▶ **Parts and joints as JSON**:
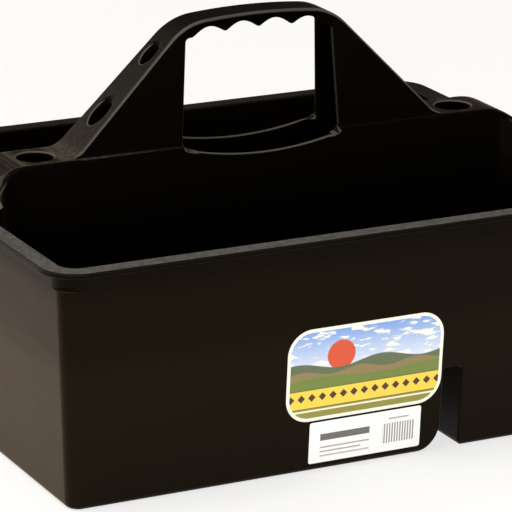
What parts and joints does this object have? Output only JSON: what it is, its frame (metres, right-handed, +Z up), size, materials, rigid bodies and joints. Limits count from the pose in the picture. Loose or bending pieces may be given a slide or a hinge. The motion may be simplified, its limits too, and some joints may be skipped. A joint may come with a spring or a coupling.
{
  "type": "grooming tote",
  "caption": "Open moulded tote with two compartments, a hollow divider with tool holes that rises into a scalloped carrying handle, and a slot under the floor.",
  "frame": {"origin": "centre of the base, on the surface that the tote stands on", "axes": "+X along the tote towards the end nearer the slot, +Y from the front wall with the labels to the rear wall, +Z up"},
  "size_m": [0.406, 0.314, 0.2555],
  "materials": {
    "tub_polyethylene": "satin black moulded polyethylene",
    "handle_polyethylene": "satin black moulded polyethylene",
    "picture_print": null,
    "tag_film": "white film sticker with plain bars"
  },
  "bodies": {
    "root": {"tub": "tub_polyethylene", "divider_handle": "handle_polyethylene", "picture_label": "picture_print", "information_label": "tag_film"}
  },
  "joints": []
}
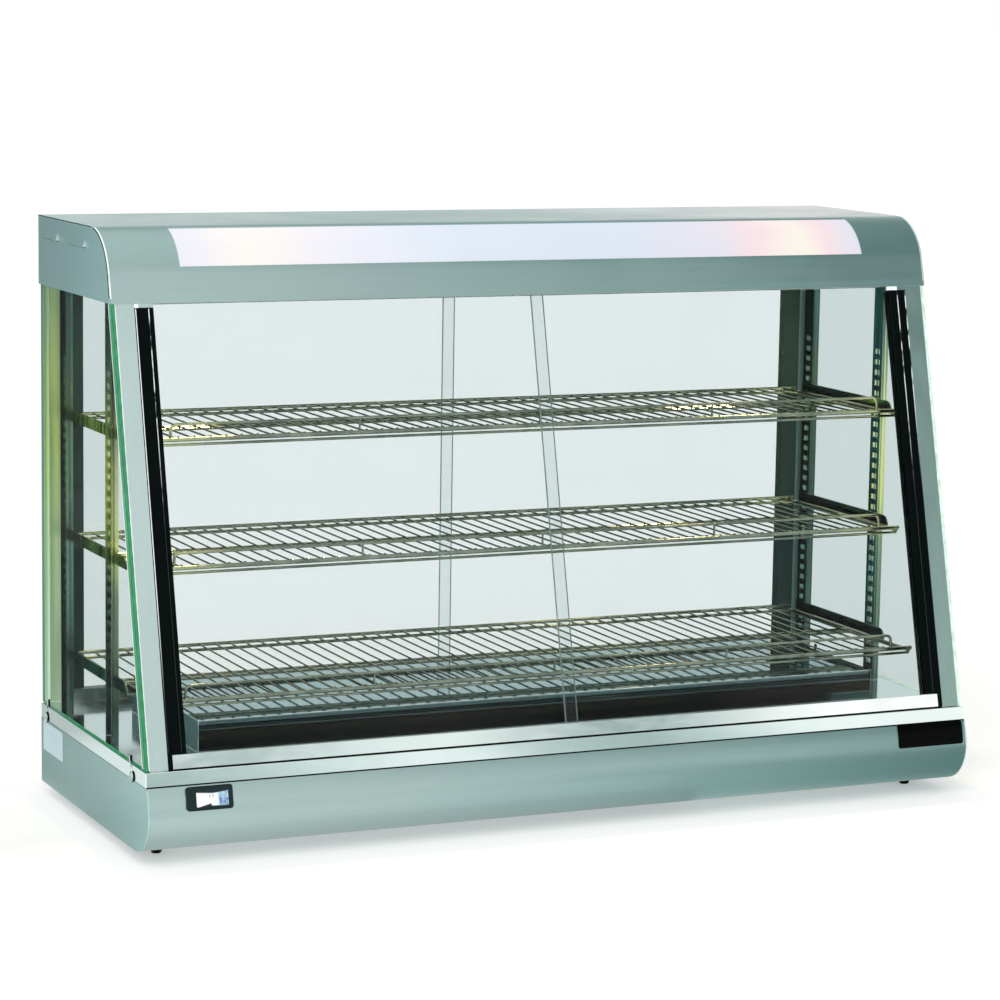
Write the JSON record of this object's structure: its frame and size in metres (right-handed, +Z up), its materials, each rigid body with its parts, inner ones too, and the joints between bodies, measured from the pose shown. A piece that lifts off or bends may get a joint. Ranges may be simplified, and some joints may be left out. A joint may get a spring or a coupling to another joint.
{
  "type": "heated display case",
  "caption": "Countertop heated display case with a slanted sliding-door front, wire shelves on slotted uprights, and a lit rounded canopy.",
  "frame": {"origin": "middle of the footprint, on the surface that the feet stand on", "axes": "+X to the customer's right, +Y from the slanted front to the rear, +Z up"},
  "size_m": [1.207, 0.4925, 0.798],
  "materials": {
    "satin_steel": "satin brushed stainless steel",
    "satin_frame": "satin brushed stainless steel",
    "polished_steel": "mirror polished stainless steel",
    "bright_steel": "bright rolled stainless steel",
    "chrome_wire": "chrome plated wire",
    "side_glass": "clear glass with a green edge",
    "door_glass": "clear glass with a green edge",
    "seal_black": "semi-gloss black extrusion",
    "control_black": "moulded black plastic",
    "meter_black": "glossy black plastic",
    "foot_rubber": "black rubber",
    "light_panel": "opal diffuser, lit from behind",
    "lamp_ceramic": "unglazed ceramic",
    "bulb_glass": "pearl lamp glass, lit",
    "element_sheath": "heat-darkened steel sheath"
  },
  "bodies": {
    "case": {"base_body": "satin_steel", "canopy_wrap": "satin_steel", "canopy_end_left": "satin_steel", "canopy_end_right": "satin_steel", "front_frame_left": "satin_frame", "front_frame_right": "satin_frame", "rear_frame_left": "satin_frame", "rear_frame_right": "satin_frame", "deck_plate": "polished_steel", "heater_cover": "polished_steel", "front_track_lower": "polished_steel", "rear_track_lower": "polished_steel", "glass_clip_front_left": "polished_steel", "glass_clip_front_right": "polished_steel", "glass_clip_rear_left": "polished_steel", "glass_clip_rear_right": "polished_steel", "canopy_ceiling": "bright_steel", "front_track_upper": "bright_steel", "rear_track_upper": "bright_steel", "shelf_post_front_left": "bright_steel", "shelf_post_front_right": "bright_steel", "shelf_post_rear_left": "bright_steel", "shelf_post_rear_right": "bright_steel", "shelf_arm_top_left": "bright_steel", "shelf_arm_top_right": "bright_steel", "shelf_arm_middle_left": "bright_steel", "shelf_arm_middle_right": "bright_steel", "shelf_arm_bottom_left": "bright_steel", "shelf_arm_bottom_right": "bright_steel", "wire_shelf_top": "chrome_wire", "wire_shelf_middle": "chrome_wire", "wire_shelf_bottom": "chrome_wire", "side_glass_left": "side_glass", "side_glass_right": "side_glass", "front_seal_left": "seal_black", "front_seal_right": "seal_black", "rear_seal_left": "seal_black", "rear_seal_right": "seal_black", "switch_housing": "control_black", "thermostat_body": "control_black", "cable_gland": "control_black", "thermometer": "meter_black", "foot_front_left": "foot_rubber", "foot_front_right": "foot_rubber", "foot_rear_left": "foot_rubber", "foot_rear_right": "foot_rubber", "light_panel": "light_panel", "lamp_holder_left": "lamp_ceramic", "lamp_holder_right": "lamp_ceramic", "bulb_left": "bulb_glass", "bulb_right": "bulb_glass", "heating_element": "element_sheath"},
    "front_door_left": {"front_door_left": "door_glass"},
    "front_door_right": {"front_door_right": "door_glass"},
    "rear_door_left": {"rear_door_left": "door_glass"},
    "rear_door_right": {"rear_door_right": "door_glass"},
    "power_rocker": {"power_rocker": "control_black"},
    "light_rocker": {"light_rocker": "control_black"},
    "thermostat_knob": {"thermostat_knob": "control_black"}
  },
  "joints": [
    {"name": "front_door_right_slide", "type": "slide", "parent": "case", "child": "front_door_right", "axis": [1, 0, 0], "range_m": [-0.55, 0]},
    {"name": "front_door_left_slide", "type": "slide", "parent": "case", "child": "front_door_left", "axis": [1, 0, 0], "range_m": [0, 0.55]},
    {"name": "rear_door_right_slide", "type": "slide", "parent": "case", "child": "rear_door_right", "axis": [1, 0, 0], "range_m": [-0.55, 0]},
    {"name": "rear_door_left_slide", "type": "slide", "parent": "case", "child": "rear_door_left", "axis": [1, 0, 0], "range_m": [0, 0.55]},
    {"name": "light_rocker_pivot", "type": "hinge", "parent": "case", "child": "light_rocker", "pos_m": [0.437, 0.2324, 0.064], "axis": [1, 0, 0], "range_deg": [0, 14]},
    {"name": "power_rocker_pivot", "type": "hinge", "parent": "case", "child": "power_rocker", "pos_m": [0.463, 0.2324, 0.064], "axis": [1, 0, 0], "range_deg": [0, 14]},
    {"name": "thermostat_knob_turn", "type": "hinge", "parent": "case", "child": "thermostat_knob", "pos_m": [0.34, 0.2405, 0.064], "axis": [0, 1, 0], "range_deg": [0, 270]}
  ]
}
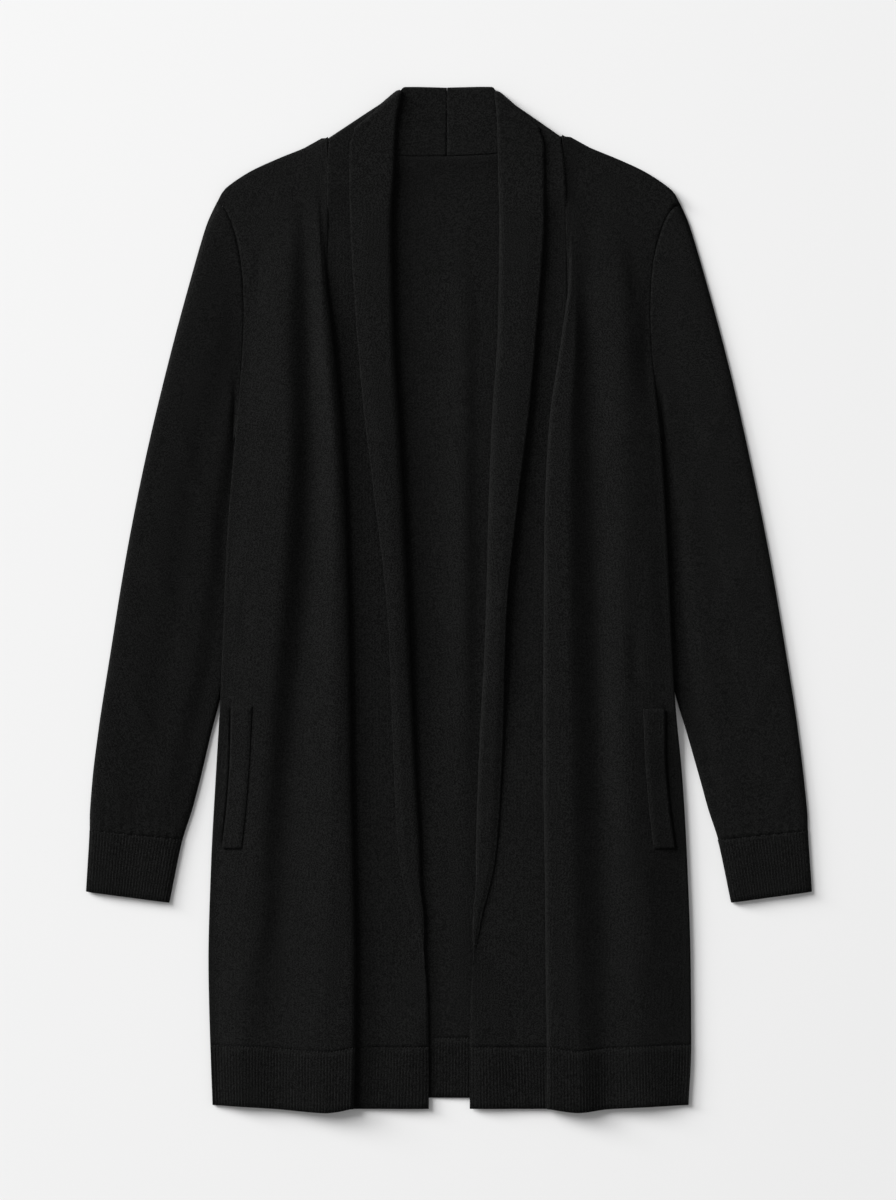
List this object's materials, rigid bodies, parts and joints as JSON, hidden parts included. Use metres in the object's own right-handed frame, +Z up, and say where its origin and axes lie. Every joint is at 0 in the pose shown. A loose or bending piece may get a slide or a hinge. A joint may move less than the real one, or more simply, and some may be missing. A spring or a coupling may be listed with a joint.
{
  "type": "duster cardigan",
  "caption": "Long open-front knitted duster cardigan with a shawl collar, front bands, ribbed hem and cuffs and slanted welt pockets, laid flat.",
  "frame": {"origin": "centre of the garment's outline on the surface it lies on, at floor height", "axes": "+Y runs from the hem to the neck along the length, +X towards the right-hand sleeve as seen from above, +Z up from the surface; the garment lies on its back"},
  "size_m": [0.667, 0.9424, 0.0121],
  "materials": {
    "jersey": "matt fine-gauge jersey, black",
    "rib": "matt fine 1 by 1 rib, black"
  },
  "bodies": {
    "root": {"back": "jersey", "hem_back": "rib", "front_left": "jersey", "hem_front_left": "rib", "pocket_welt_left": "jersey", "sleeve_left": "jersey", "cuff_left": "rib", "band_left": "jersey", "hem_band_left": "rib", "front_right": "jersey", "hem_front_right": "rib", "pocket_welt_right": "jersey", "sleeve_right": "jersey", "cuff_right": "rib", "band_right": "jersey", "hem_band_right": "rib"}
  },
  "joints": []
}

▶ **EXERCISE BRIEF**:
Reproduce each line of the material above precisely.

▶ **ANSWER TO THE EXERCISE**:
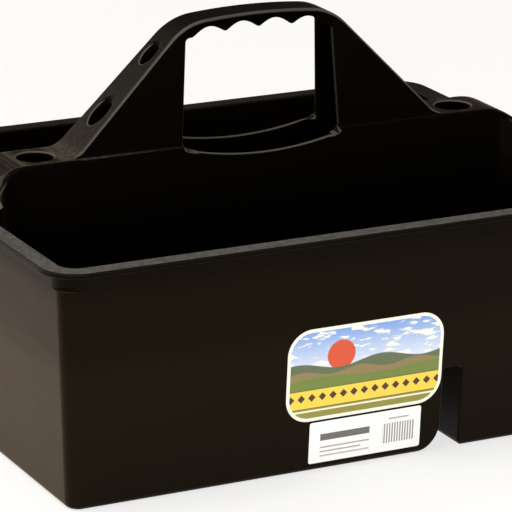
What parts and joints does this object have? Output only JSON: what it is, its frame (metres, right-handed, +Z up), size, materials, rigid bodies and joints. Limits count from the pose in the picture. Loose or bending pieces may be given a slide or a hinge. The motion may be simplified, its limits too, and some joints may be skipped. A joint may come with a spring or a coupling.
{
  "type": "grooming tote",
  "caption": "Open moulded tote with two compartments, a hollow divider with tool holes that rises into a scalloped carrying handle, and a slot under the floor.",
  "frame": {"origin": "centre of the base, on the surface that the tote stands on", "axes": "+X along the tote towards the end nearer the slot, +Y from the front wall with the labels to the rear wall, +Z up"},
  "size_m": [0.406, 0.314, 0.2555],
  "materials": {
    "tub_polyethylene": "satin black moulded polyethylene",
    "handle_polyethylene": "satin black moulded polyethylene",
    "picture_print": null,
    "tag_film": "white film sticker with plain bars"
  },
  "bodies": {
    "root": {"tub": "tub_polyethylene", "divider_handle": "handle_polyethylene", "picture_label": "picture_print", "information_label": "tag_film"}
  },
  "joints": []
}
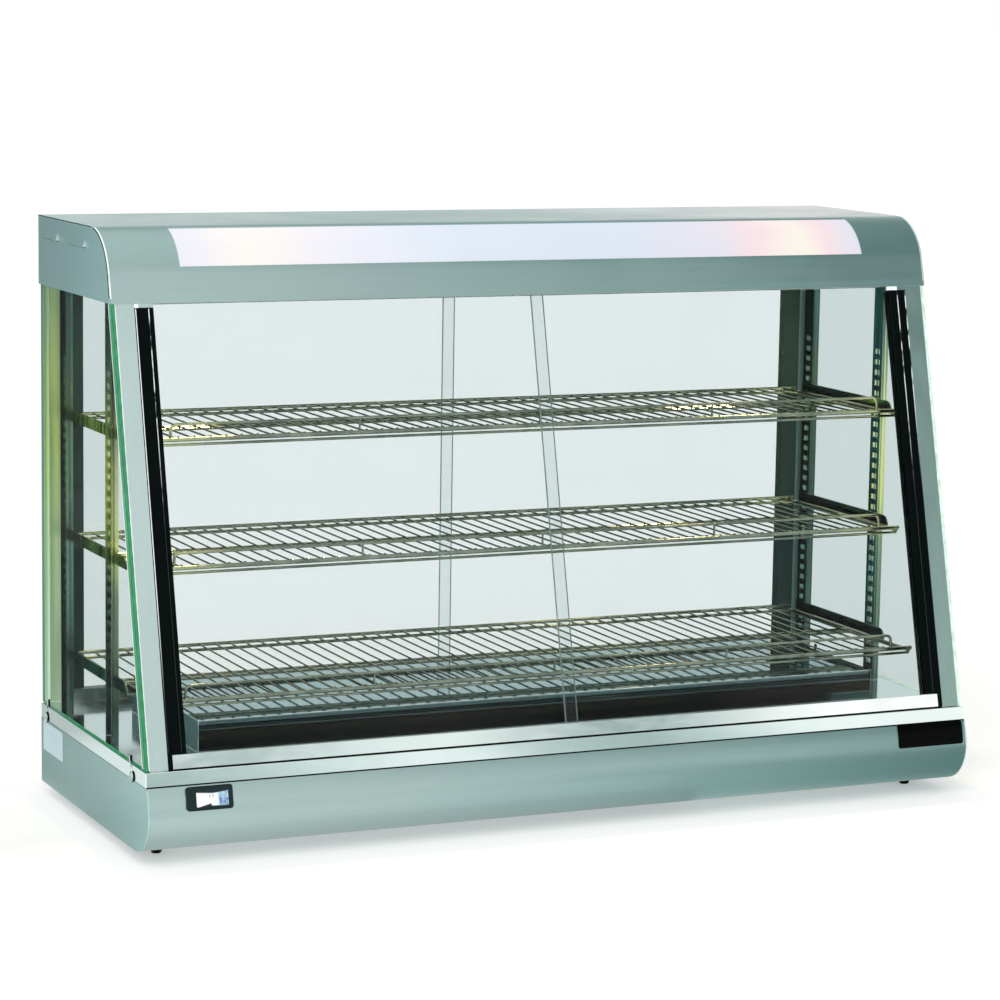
Write the JSON record of this object's structure: its frame and size in metres (right-handed, +Z up), its materials, each rigid body with its parts, inner ones too, and the joints between bodies, measured from the pose shown. A piece that lifts off or bends may get a joint. Ranges may be simplified, and some joints may be left out. A joint may get a spring or a coupling to another joint.
{
  "type": "heated display case",
  "caption": "Countertop heated display case with a slanted sliding-door front, wire shelves on slotted uprights, and a lit rounded canopy.",
  "frame": {"origin": "middle of the footprint, on the surface that the feet stand on", "axes": "+X to the customer's right, +Y from the slanted front to the rear, +Z up"},
  "size_m": [1.207, 0.4925, 0.798],
  "materials": {
    "satin_steel": "satin brushed stainless steel",
    "satin_frame": "satin brushed stainless steel",
    "polished_steel": "mirror polished stainless steel",
    "bright_steel": "bright rolled stainless steel",
    "chrome_wire": "chrome plated wire",
    "side_glass": "clear glass with a green edge",
    "door_glass": "clear glass with a green edge",
    "seal_black": "semi-gloss black extrusion",
    "control_black": "moulded black plastic",
    "meter_black": "glossy black plastic",
    "foot_rubber": "black rubber",
    "light_panel": "opal diffuser, lit from behind",
    "lamp_ceramic": "unglazed ceramic",
    "bulb_glass": "pearl lamp glass, lit",
    "element_sheath": "heat-darkened steel sheath"
  },
  "bodies": {
    "case": {"base_body": "satin_steel", "canopy_wrap": "satin_steel", "canopy_end_left": "satin_steel", "canopy_end_right": "satin_steel", "front_frame_left": "satin_frame", "front_frame_right": "satin_frame", "rear_frame_left": "satin_frame", "rear_frame_right": "satin_frame", "deck_plate": "polished_steel", "heater_cover": "polished_steel", "front_track_lower": "polished_steel", "rear_track_lower": "polished_steel", "glass_clip_front_left": "polished_steel", "glass_clip_front_right": "polished_steel", "glass_clip_rear_left": "polished_steel", "glass_clip_rear_right": "polished_steel", "canopy_ceiling": "bright_steel", "front_track_upper": "bright_steel", "rear_track_upper": "bright_steel", "shelf_post_front_left": "bright_steel", "shelf_post_front_right": "bright_steel", "shelf_post_rear_left": "bright_steel", "shelf_post_rear_right": "bright_steel", "shelf_arm_top_left": "bright_steel", "shelf_arm_top_right": "bright_steel", "shelf_arm_middle_left": "bright_steel", "shelf_arm_middle_right": "bright_steel", "shelf_arm_bottom_left": "bright_steel", "shelf_arm_bottom_right": "bright_steel", "wire_shelf_top": "chrome_wire", "wire_shelf_middle": "chrome_wire", "wire_shelf_bottom": "chrome_wire", "side_glass_left": "side_glass", "side_glass_right": "side_glass", "front_seal_left": "seal_black", "front_seal_right": "seal_black", "rear_seal_left": "seal_black", "rear_seal_right": "seal_black", "switch_housing": "control_black", "thermostat_body": "control_black", "cable_gland": "control_black", "thermometer": "meter_black", "foot_front_left": "foot_rubber", "foot_front_right": "foot_rubber", "foot_rear_left": "foot_rubber", "foot_rear_right": "foot_rubber", "light_panel": "light_panel", "lamp_holder_left": "lamp_ceramic", "lamp_holder_right": "lamp_ceramic", "bulb_left": "bulb_glass", "bulb_right": "bulb_glass", "heating_element": "element_sheath"},
    "front_door_left": {"front_door_left": "door_glass"},
    "front_door_right": {"front_door_right": "door_glass"},
    "rear_door_left": {"rear_door_left": "door_glass"},
    "rear_door_right": {"rear_door_right": "door_glass"},
    "power_rocker": {"power_rocker": "control_black"},
    "light_rocker": {"light_rocker": "control_black"},
    "thermostat_knob": {"thermostat_knob": "control_black"}
  },
  "joints": [
    {"name": "front_door_right_slide", "type": "slide", "parent": "case", "child": "front_door_right", "axis": [1, 0, 0], "range_m": [-0.55, 0]},
    {"name": "front_door_left_slide", "type": "slide", "parent": "case", "child": "front_door_left", "axis": [1, 0, 0], "range_m": [0, 0.55]},
    {"name": "rear_door_right_slide", "type": "slide", "parent": "case", "child": "rear_door_right", "axis": [1, 0, 0], "range_m": [-0.55, 0]},
    {"name": "rear_door_left_slide", "type": "slide", "parent": "case", "child": "rear_door_left", "axis": [1, 0, 0], "range_m": [0, 0.55]},
    {"name": "light_rocker_pivot", "type": "hinge", "parent": "case", "child": "light_rocker", "pos_m": [0.437, 0.2324, 0.064], "axis": [1, 0, 0], "range_deg": [0, 14]},
    {"name": "power_rocker_pivot", "type": "hinge", "parent": "case", "child": "power_rocker", "pos_m": [0.463, 0.2324, 0.064], "axis": [1, 0, 0], "range_deg": [0, 14]},
    {"name": "thermostat_knob_turn", "type": "hinge", "parent": "case", "child": "thermostat_knob", "pos_m": [0.34, 0.2405, 0.064], "axis": [0, 1, 0], "range_deg": [0, 270]}
  ]
}
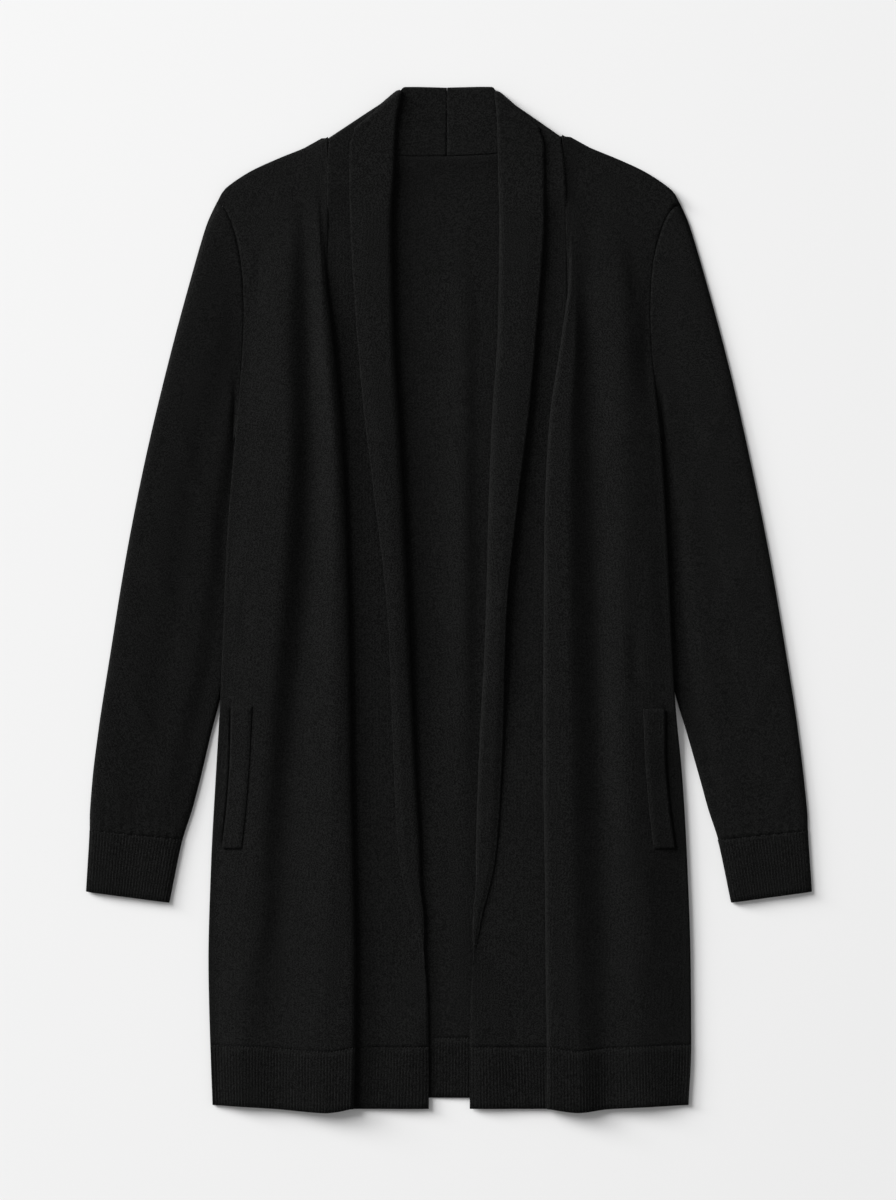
List this object's materials, rigid bodies, parts and joints as JSON, hidden parts included. Use metres in the object's own right-handed frame, +Z up, and say where its origin and axes lie. Every joint is at 0 in the pose shown. A loose or bending piece may get a slide or a hinge. A joint may move less than the real one, or more simply, and some may be missing. A spring or a coupling may be listed with a joint.
{
  "type": "duster cardigan",
  "caption": "Long open-front knitted duster cardigan with a shawl collar, front bands, ribbed hem and cuffs and slanted welt pockets, laid flat.",
  "frame": {"origin": "centre of the garment's outline on the surface it lies on, at floor height", "axes": "+Y runs from the hem to the neck along the length, +X towards the right-hand sleeve as seen from above, +Z up from the surface; the garment lies on its back"},
  "size_m": [0.667, 0.9424, 0.0121],
  "materials": {
    "jersey": "matt fine-gauge jersey, black",
    "rib": "matt fine 1 by 1 rib, black"
  },
  "bodies": {
    "root": {"back": "jersey", "hem_back": "rib", "front_left": "jersey", "hem_front_left": "rib", "pocket_welt_left": "jersey", "sleeve_left": "jersey", "cuff_left": "rib", "band_left": "jersey", "hem_band_left": "rib", "front_right": "jersey", "hem_front_right": "rib", "pocket_welt_right": "jersey", "sleeve_right": "jersey", "cuff_right": "rib", "band_right": "jersey", "hem_band_right": "rib"}
  },
  "joints": []
}